Manan Shah at Math Misery has a lovely example of reaching out in a much more productive manner in his account of introducing ideas of fairness into a 2nd grade mathematics class. Here mathematics touches "a much larger conversation about resource equity, access to opportunity, etc". A conversation which everyone needs to be engaging in just now!

A carnival is not the place to be political ... unless it's Germany's Rose Monday carnival. But events in the USA have surely had a nontrivial impact on the productivity of mathematicians. I've seen more than one distinguished mathematician tweeting that they wished an end to the ephemeral political nonsense so they could get back to the permanent value of mathematics.
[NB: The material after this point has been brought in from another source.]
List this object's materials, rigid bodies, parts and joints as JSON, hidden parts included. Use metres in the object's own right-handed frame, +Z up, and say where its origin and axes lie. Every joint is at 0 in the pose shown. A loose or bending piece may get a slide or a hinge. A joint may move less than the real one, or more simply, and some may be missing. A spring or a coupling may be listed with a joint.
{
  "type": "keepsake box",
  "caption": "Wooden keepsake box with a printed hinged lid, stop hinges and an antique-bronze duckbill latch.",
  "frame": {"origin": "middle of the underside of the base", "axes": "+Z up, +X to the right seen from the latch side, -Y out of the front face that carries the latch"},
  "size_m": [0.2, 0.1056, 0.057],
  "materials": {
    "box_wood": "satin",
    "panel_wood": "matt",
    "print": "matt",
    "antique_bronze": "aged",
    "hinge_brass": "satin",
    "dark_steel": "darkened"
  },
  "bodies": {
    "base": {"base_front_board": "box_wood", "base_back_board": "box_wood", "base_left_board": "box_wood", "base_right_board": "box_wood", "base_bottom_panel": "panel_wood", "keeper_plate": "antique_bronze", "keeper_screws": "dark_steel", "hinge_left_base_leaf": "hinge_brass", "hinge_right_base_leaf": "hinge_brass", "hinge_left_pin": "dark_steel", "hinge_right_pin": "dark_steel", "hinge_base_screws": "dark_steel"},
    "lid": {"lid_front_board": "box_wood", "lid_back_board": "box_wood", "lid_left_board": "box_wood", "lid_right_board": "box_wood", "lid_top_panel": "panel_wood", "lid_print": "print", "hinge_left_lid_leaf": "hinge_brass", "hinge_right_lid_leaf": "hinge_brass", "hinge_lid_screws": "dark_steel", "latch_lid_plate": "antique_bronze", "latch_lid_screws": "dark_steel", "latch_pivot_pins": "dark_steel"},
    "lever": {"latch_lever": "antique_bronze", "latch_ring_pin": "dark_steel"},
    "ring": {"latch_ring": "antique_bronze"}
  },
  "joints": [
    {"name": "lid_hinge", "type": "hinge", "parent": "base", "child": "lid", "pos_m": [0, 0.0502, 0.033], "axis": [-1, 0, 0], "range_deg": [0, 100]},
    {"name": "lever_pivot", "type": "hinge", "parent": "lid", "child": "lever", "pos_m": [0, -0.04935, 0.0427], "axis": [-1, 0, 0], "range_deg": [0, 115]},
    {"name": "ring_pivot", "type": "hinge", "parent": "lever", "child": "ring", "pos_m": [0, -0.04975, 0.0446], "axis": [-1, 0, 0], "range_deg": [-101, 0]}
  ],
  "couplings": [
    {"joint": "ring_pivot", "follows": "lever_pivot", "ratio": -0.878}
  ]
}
And echoing Evelyn Lamb, a certain Executive Order threatened more than just temporary distraction for the mathematical community who's universal reaction is eloquently expressed in Terry Tao's blog entry.

More in the carnival spirit is Ben Orlin's look at contemporary US politics at Maths With Bad Drawings: The Island of Democrats and Republicans is a delightfully topical homage to Raymond Smullyan, whose puzzles have always been just the opposite of Will Davies's fake maths target. But Orlin's post is topical partly for the sad reason that Raymond Smullyan died this February at the age of 97. There is a splendid tribute to him by Richard Lipton and Ken Regan at Gödel's Lost Letter.

A carnival, like an awards ceremony, is perhaps a fitting place to celebrate the dear departed. I don't have blog submissions for the following who like Smullyan, left us in February; I will just link to obituary notices or whatever (I'm sure there are some omissions—post in the comments below): Kenneth Arrow (1921–2017), Bertram Kostant (1928–2017), Hans Rosling (1948–2017), Igor Shaferevich (1923–2017). The mathematical world is poorer without them but they leave mathematics so much richer.

And that brings me to my last citation and, to match my opening citation from Chalkdust, let it be a completely unpolitical bit of beautifully written purely mathematical explanation: from Brent Yorgey at The Maths Less Travelled we have The MacLaurin series for sin(x). There: un-fake, apolitical, non-ephemeral; simply beautiful.